In 1959, still in the midst of a dancing career, he choreographed his first major work for the Kirov, the two-act The Coast of Hope, using a scenario by Yuri Slonimsky and a score by the Leningrad composer Andrei Petrov. It was an immediate success and singled him out from other choreographers in Soviet ballet. Here was someone who from the very start was boldly addressing contemporary subjects, whereas peers such as Yuri Grigorovich preferred to look for fresh elements in the fairy-tales and folklore traditional to ballet.

The idiom of The Coast of Hope was equally exceptional. It was conceived as a dance poem rather than as storytelling in dance, and Slonimsky and Belsky presented a narrative simple and clear enough to dispense with elaborate programme notes. Gone was the conventional clutter of heavily built props; the dancing shared the stage only with a blue cyclorama and two large sails fluttering in the breeze.

Yet Belsky's choreography left no doubt he was presenting the young Soviet folk of a fishing village. He incorporated visual metaphors and concepts into his choreographic language; work gestures such as bending over imaginary oars or dragging nets were transformed into an integral part of the dance. He used seagulls, embodied by the darting corps de ballet, as an important symbolic image. These had their own musical theme and represented the notions of strength of spirit, freedom and the motherland.

Such heroic Soviet themes imbued other works by him. The one-act Leningrad Symphony (1961) was an innovation for the Kirov Ballet, a powerful evocation of the Soviet struggle for freedom against fascism, the Nazi invaders shown as universal, anonymous oppressors in horned helmets. It was set to the first movement of Shostakovich's Seventh Symphony, dedicated to Leningrad during the 900 difficult days of the blockade during the Second World War, and Yuri Solovyov and Alla Sizova performed the central roles.

Belsky retired as a dancer with the Kirov soon after becoming chief choreographer of Leningrad's Maly Theatre Opera and Ballet in 1962. He choreographed new versions of The Hump-Backed Horse in 1963 (to a new score by Rodion Shchedrin), Swan Lake in 1965 and The Nutcracker in 1969. He also made Eleventh Symphony (1966), again to Shostakovich, and The Gadfly (1967), to music by Mikhail Chernov. But none matched his two early triumphs. Perhaps one reason was that the Maly tended to favour lyrical-comedy ballets, while Belsky was more comfortable working on epic themes.

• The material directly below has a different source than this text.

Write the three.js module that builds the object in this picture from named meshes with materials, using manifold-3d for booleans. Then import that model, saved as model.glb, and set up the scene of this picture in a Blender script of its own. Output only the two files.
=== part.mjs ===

In 1973 he was appointed artistic director of the Kirov Ballet and choreographed Icarus in 1974 to a score by Sergei Slonimsky, with Irina Kolpakova and Yuri Solovyov dancing. He left the Kirov in 1977 to head the Cairo Ballet for a year. In 1979 he became chief ballet master at the Leningrad Music Hall and in his last years was the artistic director of the Vaganova Ballet Academy, where he had trained and in the 1940s taught character dance.

As a student there he had gained a reputation for boisterousness and mischief. Meeting him a few years ago, though, I saw a dignified man with an elegant cane and wonderful old-world courtesy.

Nadine Meisner

Igor Dmitrievich Belsky, ballet dancer, choreographer and director: born Leningrad 28 March 1925; artist, Kirov Ballet 1943-63; chief choreographer, Maly Theatre 1962-73; Artistic Director, Kirov Ballet 1973-77; Artistic Director, Cairo Ballet 1977-78; married Lyudmila Alekseeva; died St Petersburg 3 July 1999.